The solution HHS came up with for religious non-profits that object to covering contraception looks like an ingenious win-win compromise, basically an accounting trick that leaves employees with the same coverage while satisfying (many, though not all) religious employers that they’re not contravening the tenets of their faith. The employer buys its employees a health plan that excludes contraceptives, but then HHS requires the insurer to give those employees a separate plan that just pays for birth control. This might seem like a bad deal for the insurers—why is it on them to buy something the employer won’t pay for?—but, at least according to HHS, it actually isn’t. Pregnancy and maternity care are (apparently) so very expensive that the cost of buying contraception for all those workers ends up being balanced or outweighed by the money the insurer saves from not having to cover the cost of more unintended pregnancies. In other words, it would be in the insurer’s interest to offer contraception, for no higher premium, as part of any health plan that covered maternity expenses. Under the HHS exemption rule, that’s arguably what’s still basically going on—but with some ledger shuffling to placate the religious employers who don’t want to be the ones paying for it on paper. Hey, if it makes them happy, why not?
That’s how it works for “fully insured” health plans, at any rate—plans where an employer’s only real role is buying its employees a benefit from an outside company. The wrinkle is that roughly half of workers are getting their healthcare covered through “self-funded” plans, where the employer itself acts as the insurer for at least some types of health expenditures. Hobby Lobby, as it happens, is an employer that runs such a self-funded plan.
For those plans, the HHS exemption works slightly differently. Generally there’s a “third-party administrator” managing the funds being pooled to cover employees’ claims for health expenditures, and who HHS makes responsible for ensuring birth control is covered:
The third party administrator must then provide or arrange separate payments for contraceptive services for the women in the health plan of the organization, at no cost to the women or to the organization. The costs of such payments can be offset by adjustments in Federally-facilitated Exchange user fees paid by a health insurance issuer with which the third party administration has an arrangement
The “adjustments” are effectively a backdoor government subsidy that offsets the cost of birth control for workers whose employers don’t want to include it in their self-funded plans. If there are only so many religious nonprofits with self-funded plans, and their employees buy contraception at relatively low rates for the same religious reasons the employers don’t want to provide coverage, the cost to the government (in the form of lower “user fee” revenue) ends up being small enough to absorb without much fuss—especially with the federal exchange filling in for all those states that haven’t gotten their own exchanges running yet.

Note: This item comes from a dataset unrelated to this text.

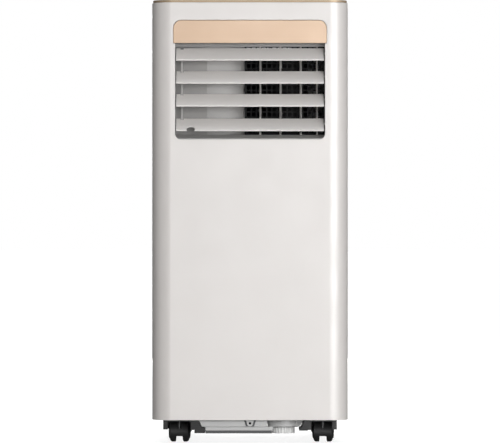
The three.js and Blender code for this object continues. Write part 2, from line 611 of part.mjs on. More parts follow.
function buildBase() {
  addPart('base_pan', basePan(), 'paleGrey');
  addPart('drain_cap', drainCap(), 'paleGrey');
  for (const { name, side, sideX, sideY, x, y } of casterPlaces()) {
    const placed = addPart(`bracket_${name}`, casterBracket(side), 'black');
    placed.position.set(0, y, 0);
    placed.scale.set(sideX, -sideY, 1);
    const caster = new THREE.Group();
    caster.position.set(x, y, 0);
    caster.rotation.z = CASTER.restTurn;
    unit.add(caster);
    addPart(`caster_${name}`, casterBody(), 'black', caster);
    for (const [wheelSide, turn] of [['a', Math.PI], ['b', 0]]) {
      const rolling = addPart(`wheel_${name}_${wheelSide}`, wheel(), 'rubber', caster);
      rolling.position.set(0, CASTER.trail, CASTER.wheelRadius);
      rolling.rotation.z = turn;
    }
  }
}

// ---------------------------------------------------------------- rear and sides
function slotted({ halfX, bottom, top, slots: rows }) {
  const { border, slat, recess, columns } = GRILLE;
  const minY = REAR_Y - WALL;
  const maxY = REAR_Y - recess;
  const slotHeight = (top - bottom - 2 * border + slat) / rows - slat;
  const slotWidth = (2 * halfX - 2 * border + slat) / columns - slat;
  const slots = [];
  for (let row = 0; row < rows; row += 1) {
    for (let column = 0; column < columns; column += 1) {
      const x = -halfX + border + column * (slotWidth + slat);
      const z = bottom + border + row * (slotHeight + slat);
      slots.push(block(x, x + slotWidth, minY - 1, maxY + 1, z, z + slotHeight));
    }
  }
  const outline = roundedOutline(-halfX, halfX, bottom, top, GRILLE_CORNER - GAP);
  return cut(throughY(outline, minY, maxY, 3), ...slots);
}

function upperFilter() {
  const halfX = UPPER_GRILLE.halfX - 7;
  const low = UPPER_GRILLE.bottom + 6;
  const high = UPPER_GRILLE.top - 8;
  const frontY = REAR_Y - 10;
  const backY = REAR_Y - WALL - 0.6;
  const frame = block(-halfX, halfX, frontY, backY, low, high);
  const border = 6;
  const columns = 3;
  const rows = 3;
  const pocketWidth = (2 * halfX - border) / columns - border;
  const pocketHeight = (high - low - border) / rows - border;
  const pockets = [];
  for (let column = 0; column < columns; column += 1) {
    for (let row = 0; row < rows; row += 1) {
      const x = -halfX + border + column * (pocketWidth + border);
      const z = low + border + row * (pocketHeight + border);
      pockets.push(block(x, x + pocketWidth, frontY + 2, backY + 1, z, z + pocketHeight));
    }
  }
  return cut(frame, ...pockets);
}

function hoseCollar() {
  const { inner, tube, flange, frontY, z } = HOSE;
  const ring = turnedY([
    [inner, frontY], [tube, frontY], [tube, REAR_Y - WALL], [flange, REAR_Y - WALL], [flange, REAR_Y - 1.2],
    [flange - 1, REAR_Y - 0.2], [inner + 1, REAR_Y - 0.2], [inner, REAR_Y - 1.4], [inner, frontY],
  ], 28);
  const { y, thickness, barHalf, hubRadius } = FINGER_GUARD;
  const bars = [0, 1].map((turn) =>
    block(-inner - 1, inner + 1, y, y + thickness, -barHalf, barHalf).rotateY(turn * Math.PI / 2));
  const hub = rodY(hubRadius, 0, 0, y, y + thickness, 16);
  return join(ring, ...bars, hub).translate(0, 0, z);
}

function cordGland() {
  const { x, z, radius, bore } = GLAND;
  return turnedY([
    [bore, REAR_Y - 14], [radius - 3, REAR_Y - 14], [radius - 3, REAR_Y - 6], [radius - 0.4, REAR_Y - 6],
    [radius - 0.4, REAR_Y - 0.8], [radius - 1.6, REAR_Y], [bore + 1, REAR_Y], [bore, REAR_Y - 1],
    [bore, REAR_Y - 14],
  ], 14).translate(x, 0, z);
}

// drawn for the right-hand side
function gripPocket() {
  const { y, halfY, bottom, top, depth, wall } = GRIP;
  const outside = HALF_W - 0.2;
  const shellBox = block(outside - depth, outside, y - halfY, y + halfY, bottom, top);
  const hollow = block(outside - depth + wall, outside + 1, y - halfY + wall, y + halfY - wall,
    bottom + wall, top - wall);
  return cut(shellBox, hollow);
}

function buildRear() {
  addPart('upper_grille', slotted(UPPER_GRILLE), 'white');
  addPart('upper_filter', upperFilter(), 'foamGrey');
  addPart('lower_grille', slotted(LOWER_GRILLE), 'white');
  addPart('hose_collar', hoseCollar(), 'white');
  addPart('cord_gland', cordGland(), 'rubber');
  addPart('grip_right', gripPocket(), 'white');
  addPart('grip_left', gripPocket().rotateZ(Math.PI).translate(0, 2 * GRIP.y, 0), 'white');
}

// ---------------------------------------------------------------- inside
function midDeck() {
  const outline = casingOutline(WALL + 0.8);
  const tray = raised(outline, DECK.bottom, DECK.rimTop, 3);
  const hollow = raised(casingOutline(WALL + 2.8), DECK.top, DECK.rimTop + 1, 3);
  return cut(tray, hollow, rodZ(PIPE_RADIUS + 3, ...PIPE_RISER, 300, 400, 12));
}

function blowerHousing(radius, wall, minZ, maxZ, frontY) {
  const circle = rodZ(radius, BLOWER.x, BLOWER.y, minZ, maxZ, 28);
  const mouth = block(SCROLL_EDGE_X + 2 - wall, BLOWER.x + radius, frontY, BLOWER.y, minZ, maxZ);
  return join(circle, mouth);
}

function blowerScroll() {
  const { x, y, housing, wall, floor, top, inlet } = BLOWER;
  const outer = blowerHousing(housing, wall, floor, top, DUCT_BACK_Y + 0.6);
  const inner = blowerHousing(housing - wall, 0, floor + wall, top - wall, DUCT_BACK_Y - 5);
  const inletHole = rodZ(inlet, x, y, top - 10, top + 10, 28);
  const shaftHole = rodZ(12, x, y, floor - 5, floor + 10, 14);
  return cut(outer, inner, inletHole, shaftHole);
}

function blowerWheel() {
  const { radius } = BLOWER;
  const floor = BLOWER.floor + 8;
  const roof = BLOWER.top - 10;
  const bladeDepth = 12;
  const disc = rodZ(radius, 0, 0, floor, floor + 2.5);
  const hub = rodZ(10, 0, 0, floor, floor + 22, 14);
  const ring = turnedZ([[radius - bladeDepth, roof - 3], [radius, roof - 3], [radius, roof],
    [radius - bladeDepth, roof], [radius - bladeDepth, roof - 3]]);
  const bladeCount = 12;
  const blades = Array.from({ length: bladeCount }, (_, turn) =>
    block(radius - bladeDepth + 0.5, radius - 0.8, -0.9, 0.9, floor + 1, roof - 1)
      .rotateZ((turn / bladeCount) * 2 * Math.PI));
  return cut(join(disc, hub, ring, ...blades), rodZ(SHAFT_BORE, 0, 0, 0, HEIGHT, 12));
}

function motor(bodyRadius, bodyLength, shaftLength) {
  return turnedZ([[0, 0], [bodyRadius - 3, 0], [bodyRadius, 3], [bodyRadius, bodyLength - 3],
    [bodyRadius - 3, bodyLength], [SHAFT_RADIUS, bodyLength], [SHAFT_RADIUS, bodyLength + shaftLength],
    [0, bodyLength + shaftLength]], 20);
}

function condenserFan() {
  const { bladeCount, hubRadius, hubHalf, reach, bladeRoot, chord, bladeThickness, pitch } = CONDENSER_FAN;
  const hub = rodY(hubRadius, 0, 0, -hubHalf, hubHalf, 20);
  const blades = Array.from({ length: bladeCount }, (_, turn) =>
    new THREE.BoxGeometry(chord, bladeThickness, reach - bladeRoot)
      .rotateZ(pitch)
      .translate(0, 0, (reach + bladeRoot) / 2)
      .rotateY((turn / bladeCount) * 2 * Math.PI));
  return cut(join(hub, ...blades), rodY(SHAFT_BORE, 0, 0, -20, 20, 12));
}

function coilPack(minX, maxX, minY, maxY, minZ, maxZ) {
  const plate = 2;
  const finStep = 12;
  const tools = [];
  for (let x = minX + plate + 4; x < maxX - plate - 4; x += finStep) {
    tools.push(block(x, x + 5, minY - 1, minY + 6, minZ + 4, maxZ - 4));
  }
  return cut(block(minX, maxX, minY, maxY, minZ, maxZ), ...tools);
}

function refrigerantPipe() {
  const stops = [
    [-104, 2, 226], [-104, 10, 252], [...PIPE_RISER, 300], [...PIPE_RISER, 350], [...PIPE_RISER, 400],
    [-100, 98, 440], [-100, 111, 470],
  ];
  const extrudePath = new THREE.CatmullRomCurve3(stops.map((stop) => new THREE.Vector3(...stop)));
  const section = new THREE.Shape().absarc(0, 0, PIPE_RADIUS, 0, 2 * Math.PI);
  const settings = { extrudePath, steps: 22, curveSegments: 4, bevelEnabled: false };
  return new THREE.ExtrudeGeometry(section, settings);
}

function buildInside() {
  addPart('mid_deck', midDeck(), 'foamGrey');
  addPart('blower_scroll', blowerScroll(), 'paleGrey');
  addPart('blower_motor', motor(42, 66, 120), 'steel').position.set(BLOWER.x, BLOWER.y, DECK.top + 12);
  addPart('blower_wheel', blowerWheel(), 'black').position.set(BLOWER.x, BLOWER.y, 0);
  addPart('evaporator', coilPack(...EVAPORATOR), 'aluminium');
  addPart('condenser', coilPack(...CONDENSER), 'aluminium');
  const fanMotor = addPart('condenser_motor', motor(32, 44, 22), 'steel');
  fanMotor.position.set(0, CONDENSER_MOTOR_Y, HOSE.z);
  fanMotor.rotation.x = -Math.PI / 2;
  addPart('condenser_fan', condenserFan(), 'black').position.set(0, CONDENSER_FAN.y, HOSE.z);
  addPart('compressor', turnedZ(COMPRESSOR_PROFILE, 24), 'black').position.set(...COMPRESSOR_PLACE);
  addPart('refrigerant_pipe', refrigerantPipe(), 'copper');
  addPart('control_box', block(...CONTROL_BOX), 'black');
}

buildCasing();
buildOutlet();
buildBase();
buildRear();
buildInside();

export default unit;
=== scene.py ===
import math

import bmesh
import bpy
from mathutils import Matrix, Vector


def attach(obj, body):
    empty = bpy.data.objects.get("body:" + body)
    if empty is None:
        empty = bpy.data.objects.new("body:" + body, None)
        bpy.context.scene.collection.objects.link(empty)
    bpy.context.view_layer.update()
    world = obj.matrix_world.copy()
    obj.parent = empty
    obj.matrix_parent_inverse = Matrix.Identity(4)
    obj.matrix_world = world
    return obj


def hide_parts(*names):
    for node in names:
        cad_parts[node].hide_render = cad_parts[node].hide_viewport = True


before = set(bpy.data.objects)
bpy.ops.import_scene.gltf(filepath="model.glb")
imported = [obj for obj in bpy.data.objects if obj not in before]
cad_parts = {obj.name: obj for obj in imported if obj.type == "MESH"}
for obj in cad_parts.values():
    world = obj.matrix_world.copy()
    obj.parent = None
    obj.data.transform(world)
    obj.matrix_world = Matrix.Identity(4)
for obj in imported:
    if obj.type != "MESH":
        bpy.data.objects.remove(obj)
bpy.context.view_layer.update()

# Lengths are millimetres; meshes are scaled to metres when they are made.
# The object stands on z = 0 and faces -y, with x to the right as seen from the front.
MM = 0.001
GAP = 0.4

# Casing and control panel
HALF_W, HALF_D, HEIGHT = 151.5, 160.0, 684.0
FRONT_Y, REAR_Y = -HALF_D, HALF_D
CORNER, WALL, SEAM_Y = 30.0, 3.0, -20.0
SHELL_BOTTOM, SHELL_TOP = 35.5, 680.0
PANEL_HALF, PANEL_FRONT, PANEL_BACK, PANEL_FLOOR = 95.0, -120.0, -60.0, 681.0
BUTTONS = {"power": 82, "mode": 62, "fan": 42, "timer": -42, "up": -62, "down": -82}
BUTTON_Y, BUTTON_TOP, BUTTON_RADIUS = -90.0, 683.9, 7.6
LENS_TOP = 683.45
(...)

But now what happens when an ordinary business with a self-funded plan can invoke the same exception, especially if their employees are more apt to avail themselves of the contraceptive benefit than, say, church employees? The obvious effect is that the number of people whose birth control has to be covered via “fee adjustments” spikes significantly. The less obvious effect is that shifting to a self-funded plan with an exemption starts looking like a much better deal for those for-profit companies. All the benefits of lower pregnancy and maternity costs resulting from employees getting free birth control accrue to the company—but the cost of buying the contraception is offloaded, effectively, on the government.
If that ends up entailing substantial savings—relative, say, to buying a “fully insured” plan whose premiums have to cover outlays for both contraception and maternity care—the company arguably has a fiduciary obligation to go that route. The claimed religious exemption doesn’t even have to be pretextual: Just install an executive with the appropriate deeply-held religious convictions! Depending on the numbers, you may see enough companies going this route that the costs eventually exceed what “fee adjustments” can reasonably absorb. This possibility doesn’t really factor into the Hobby Lobby opinion—Alito just says HHS hasn’t provided any estimates that would provide the Court with a basis for finding the cost of widening the exemption unreasonably high.

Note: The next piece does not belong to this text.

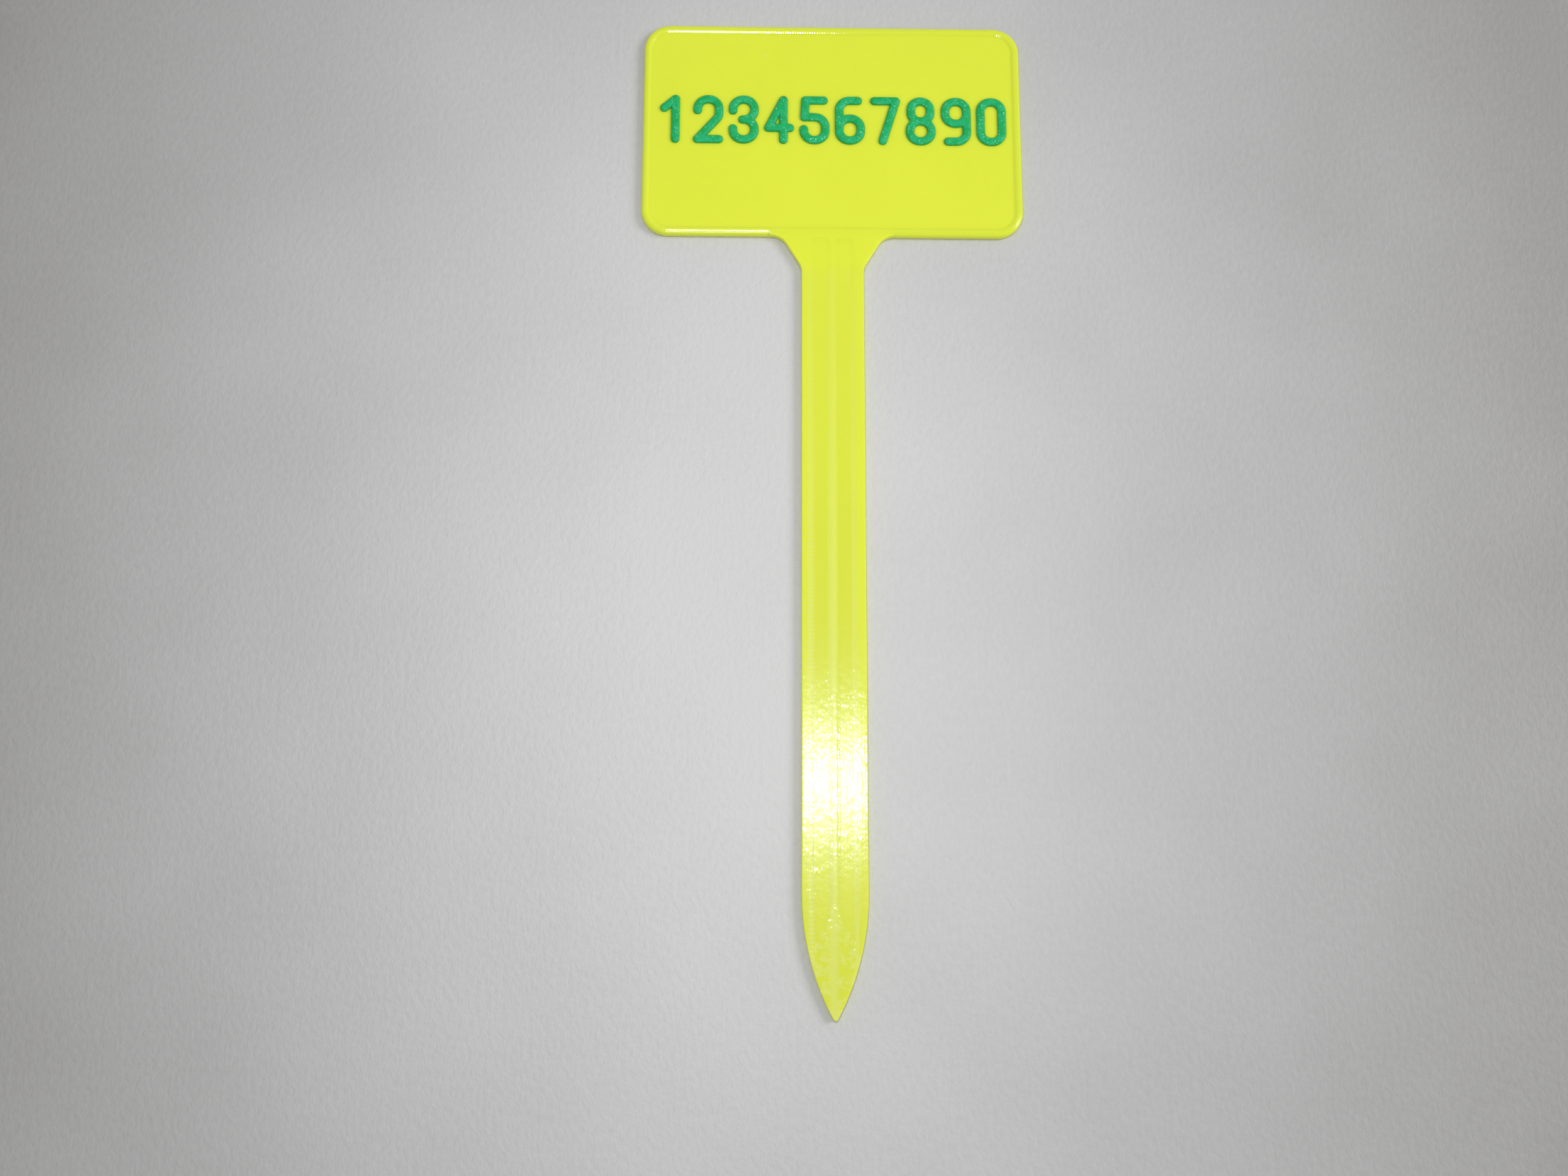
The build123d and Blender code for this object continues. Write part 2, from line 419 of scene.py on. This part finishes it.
def fine_relief(n, spot):
    """Heights that turn the gloss alone: the stem's lines and beads, the rim's bead and turns, and grit."""
    wander = n.times(n.noise(WANDER_NOISE, WANDER_STRETCH), WANDER_WIDTH)
    line_height = n.ramp(n.noise(LINE_NOISE), *LINE_HEIGHT_RAMP)
    stem_lines = n.times(spot.stem, line_height, n.wave(n.plus(spot.x, wander), LINE_PITCH))
    rim_bead = n.times(spot.beaded, RIM_BEAD_HEIGHT, n.ramp(spot.depth, *RIM_BEAD_FADE, smooth=False))
    turns = n.times(spot.beaded, TURN_HEIGHT, n.wave(spot.along_rim, TURN_PITCH))
    bead_height = n.ramp(n.noise(BEAD_PLACE_NOISE), *BEAD_HEIGHT_RAMP)
    beads = n.times(n.noise(BEAD_NOISE, BEAD_STRETCH), spot.stem, bead_height)
    grit_height = n.plus(
        n.times(spot.mottled, GRIT_HEIGHT),
        n.times(n.edge(spot.mottled), GRIT_EDGE_HEIGHT),
    )
    grit = n.times(n.noise(GRIT_NOISE), grit_height)
    return stem_lines, rim_bead, turns, beads, grit


def yellow_colour(n, spot):
    """Yellow: deeper at random, painted shade down the stem, on the rim and on the flutes' floors, painted
    sheen in pale bands and partly in pale blotches, pale specks, and painted shade and green bounce light in
    valleys.
    """
    noise_part = n.times(n.ramp(n.noise(DEEP_NOISE), *DEEP_NOISE_FADE), DEEP_NOISE_SHARE)
    # Painted shade: a deeper yellow down the stem
    stem_painted_shade = n.times(n.fall(spot.y, *STEM_SHADE_FADE), spot.front)
    colour = n.mix(n.math("MAXIMUM", noise_part, stem_painted_shade), YELLOW, YELLOW_DEEP_AND_SHADE)
    # Painted shade on the rim, most at its outer edge
    rim_shade_share = n.times(spot.beaded, n.ramp(spot.depth, *RIM_SHADE_RAMP))
    colour = n.mix(rim_shade_share, colour, YELLOW_RIM_SHADE)

    # Painted shade on the flutes' floors, between the bands, and then the bands' painted sheen
    sheen_bands = 0.0
    for middle, half_width, share in STEM_SHEEN_BANDS:
        off_middle = n.math("ABSOLUTE", n.less(spot.x, middle))
        band = n.ramp(off_middle, BAND_CORE * half_width, BAND_REACH * half_width, share, 0.0)
        sheen_bands = n.math("MAXIMUM", sheen_bands, band)
    downwards = n.fall(spot.y, *SHEEN_LENGTH_FADE)
    floor = n.times(n.fall(sheen_bands, *BAND_EDGE_FADE), n.fall(spot.z, *FLOOR_FADE), spot.stem)
    colour = n.mix(n.times(downwards, downwards, floor), colour, YELLOW_FLOOR_SHADE)
    # Painted glints: the bands' paleness is dotted along the stem on its left side
    dots = n.plus(n.times(n.wave(spot.y, STEM_GLINT_PITCH), n.ramp(spot.x, *STEM_GLINT_RAMP)), STEM_GLINT_LEVEL)
    sheen_bands = n.times(n.math("MAXIMUM", n.times(sheen_bands, dots, downwards), STEM_SHEEN_SHARE), spot.stem)
    # Pale blotches: partly a whitish matte surface and partly painted sheen
    blotches = n.times(n.ramp(n.noise(BLOTCH_NOISE), *BLOTCH_RAMP), spot.mottled)
    colour = n.mix(n.math("MAXIMUM", blotches, sheen_bands), colour, YELLOW_PALE_AND_SHEEN)
    colour = n.mix(n.times(n.dots(SPECK_DENSITY, SPECK_RAMP), spot.front), colour, YELLOW_SPECK)

    # Painted shade and green bounce light where a point is closed in
    reach = {"Distance": VALLEY_REACH * MM}
    openness = n.node("ShaderNodeAmbientOcclusion", reach, samples=RAY_SAMPLES).outputs["AO"]
    valley_shade_share = n.plus(n.times(spot.front, VALLEY_FRONT_SHARE), VALLEY_WALL_SHARE)
    return n.mix(n.times(n.fall(openness, *VALLEY_FADE), valley_shade_share), colour, YELLOW_VALLEY_SHADE)


def yellow_plastic():
    """Printed yellow plastic: lines down the stem and along the rim, a diagonal raster on the flats."""
    n = Nodes("yellow_plastic")
    spot = stake_spot(n)
    soft_height = soft_relief(n, spot)
    height = n.plus(soft_height, *fine_relief(n, spot))

    # Off the plate, faces that look nearly up are eased towards it, which softens the flutes' flanks
    ease = n.times(spot.flat_stem, FLAT_EASE)
    n.surface(YELLOW_SURFACE)
    n.surface({
        "Base Color": yellow_colour(n, spot),
        "Normal": n.bump(soft_height, n.eased(n.rounded(DEEP_ROUND), ease)),
        "Coat Normal": n.bump(height, n.eased(n.rounded(EDGE_ROUND), ease)),
    })
    return n.material


def green_plastic():
    """Printed green plastic: round strokes with patches of painted teal sheen, pale flakes that are partly
    painted glints, and fine facets in them.
    """
    n = Nodes("green_plastic")
    # Painted sheen: teal patches at random over the green
    colour = n.mix(n.ramp(n.noise(GREEN_NOISE), *GREEN_FADE), GREEN, GREEN_TEAL_SHEEN)
    wavy = n.times(n.noise(STROKE_NOISE), STROKE_HEIGHT)
    height = n.plus(wavy, n.layers(n.split(n.where)[2], n.facing_up()))

    smooth = n.rounded(STROKE_ROUND)
    tilt = n.vector("SUBTRACT", {0: n.cells(FACET_DENSITY)["Color"], 1: FACET_MIDDLE})
    faceted = n.turned(smooth, n.vector("SCALE", {0: tilt, "Scale": FACET_TILT}))
    partly_faceted = n.mix(FACET_BASE_SHARE, smooth, faceted, "VECTOR")
    n.surface(GREEN_SURFACE)
    n.surface({
        # Pale flakes, partly painted glints
        "Base Color": n.mix(n.dots(FLAKE_DENSITY, FLAKE_RAMP), colour, GREEN_FLAKE_GLINT),
        "Normal": n.bump(height, partly_faceted, STROKE_BUMP),
        "Coat Normal": n.bump(height, faceted, STROKE_BUMP),
    })
    return n.material


def table_top():
    """Pale matte table, darker away from the stake."""
    n = Nodes("table_top")
    off_middle = n.vector("SUBTRACT", {0: n.where, 1: TABLE_MIDDLE})
    off_middle = n.vector("MULTIPLY", {0: off_middle, 1: TABLE_STRETCH})
    fade = n.ramp(n.vector("LENGTH", {0: off_middle}, "Value"), *TABLE_FADE, smooth=False)
    grain = n.noise(GRAIN_NOISE, GRAIN_STRETCH)
    drift = n.times(n.less(n.noise(DRIFT_NOISE), NOISE_MIDDLE), DRIFT_SHADE)
    shade = n.plus(drift, n.times(n.less(grain, NOISE_MIDDLE), GRAIN_SHADE))
    n.surface({
        "Roughness": TABLE_ROUGHNESS,
        "Base Color": n.mix(n.plus(fade, shade), TABLE_NEAR, TABLE_FAR),
        "Normal": n.bump(n.times(grain, GRAIN_HEIGHT)),
    })
    return n.material


def make_table():
    half = TABLE_SIZE * MM / 2
    corners = [(side_x * half, side_y * half, -TABLE_GAP * MM) for side_x, side_y in TABLE_CORNERS]
    mesh = bpy.data.meshes.new("table")
    mesh.from_pydata(corners, [], [(0, 1, 2, 3)])
    mesh.materials.append(table_top())
    table = bpy.data.objects.new("table", mesh)
    bpy.context.scene.collection.objects.link(table)


def make_camera():
    data = bpy.data.cameras.new("camera")
    data.lens = CAMERA_LENS
    data.sensor_width = SENSOR_WIDTH
    data.clip_start = CLIP_START * MM
    camera = bpy.data.objects.new("camera", data)
    camera.location = Vector(CAMERA_PLACE) * MM
    camera.rotation_euler = Euler([radians(turn) for turn in CAMERA_TURN_DEG])
    bpy.context.scene.collection.objects.link(camera)
    bpy.context.scene.camera = camera


def make_lamp(name, place, size, power_w):
    """A round lamp that faces the middle of the stake."""
    data = bpy.data.lights.new(name, "AREA")
    data.shape = "DISK"
    data.size = size * MM
    data.energy = power_w
    lamp = bpy.data.objects.new(name, data)
    lamp.location = Vector(place) * MM
    lamp.rotation_euler = (-lamp.location).to_track_quat("-Z", "Y").to_euler()
    bpy.context.scene.collection.objects.link(lamp)


def make_room():
    """White light from all round."""
    world = bpy.data.worlds.new("room")
    world.use_nodes = True
    room = world.node_tree.nodes["Background"]
    room.inputs["Color"].default_value = ROOM_COLOUR
    room.inputs["Strength"].default_value = ROOM_LEVEL
    bpy.context.scene.world = world


finishes = {"yellow_plastic": yellow_plastic(), "green_plastic": green_plastic()}
for subpart in frame["record"]["subparts"]:
    mesh = frame["nodes"][subpart["node"]].data
    mesh.materials.clear()
    mesh.materials.append(finishes[subpart["material_slot"]])

make_table()
make_camera()
make_lamp("flash", FLASH_PLACE, FLASH_SIZE, FLASH_POWER_W)
make_lamp("window", WINDOW_PLACE, WINDOW_SIZE, WINDOW_POWER_W)
make_room()
bpy.context.scene.view_settings.view_transform = "Standard"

I’m not going to pretend to any kind of expertise in healthcare economics, so I won’t make an estimate either. But this at least seems like a superficially plausible story about how extending the current non-profit exemption could, over time, shift non-trivial costs to the government. It could conceivably even incentivize such cost-shifting by firms that, absent the backdoor government subsidy, would find it economically advantageous to cover contraception themselves (or buy fully-insured plans rather than self-funding) in order to reduce their maternity care outlays.
It’s important to note that his is not yet another wacky reductio hypothetical along the lines of “what if all the CEOs suddenly joined the Church of Unsafe Working Conditions??” By and large, religious exceptions and accommodations work because they’re exceptions. If everyone were a conscientious objector, maybe we’d suffer a catastrophic military defeat… but everyone isn’t, so it works out. Balancing real felt burdens on people’s actual religious practice against imaginary scenarios involving made up religious beliefs that sound like transparent pretexts to evade the law is not a particularly fair test. But if it’s plausible that in our very own non-hypothetical world, there are many people with sincere beliefs of this sort who are in fact likely to invoke the exemption, that’s another story. Now we’re not dealing in dorm room “what ifs” about mechanically extending the court’s logic to some fanciful scenario, but the practical question of what disruptive outcomes are actually probable. That we might at least attempt to balance.
Whether this would ultimately change the outcome of the “balancing test” the Hobby Lobby majority engages in, it does at least seem like the sort of consideration that would have to factor in to an adequate test. A fair reply might still very well be: “Look, if providing contraception is such a compelling state interest, the state ought to be willing to provide it directly, and maybe correspondingly reduce the tax advantage associated with employer-provided healthcare, rather than offering an all-or-nothing tax benefit that effectively penalizes business owners for not compromising their convictions.” (That this seems politically implausible would be an understandable lament on policy grounds, but it’s not really a legal argument—amounting, as it does, to a prediction that Congress will not deem the interest so compelling after all.) On the other hand, the Court might have concluded that the potential effect on costs and incentives involved would be substantial enough to exceed the degree of “accommodation” RFRA was meant to require.
Maybe we can say this much for the Hobby Lobby ruling either way: If this scenario doesn’t manifest, then the Court will indeed have spared religious business owners a painful choice without much effect on the benefits workers enjoy. If it does, either Congress can try to craft its own solution, or the Court will get another opportunity to run the RFRA “balancing test” again with the benefit of more information.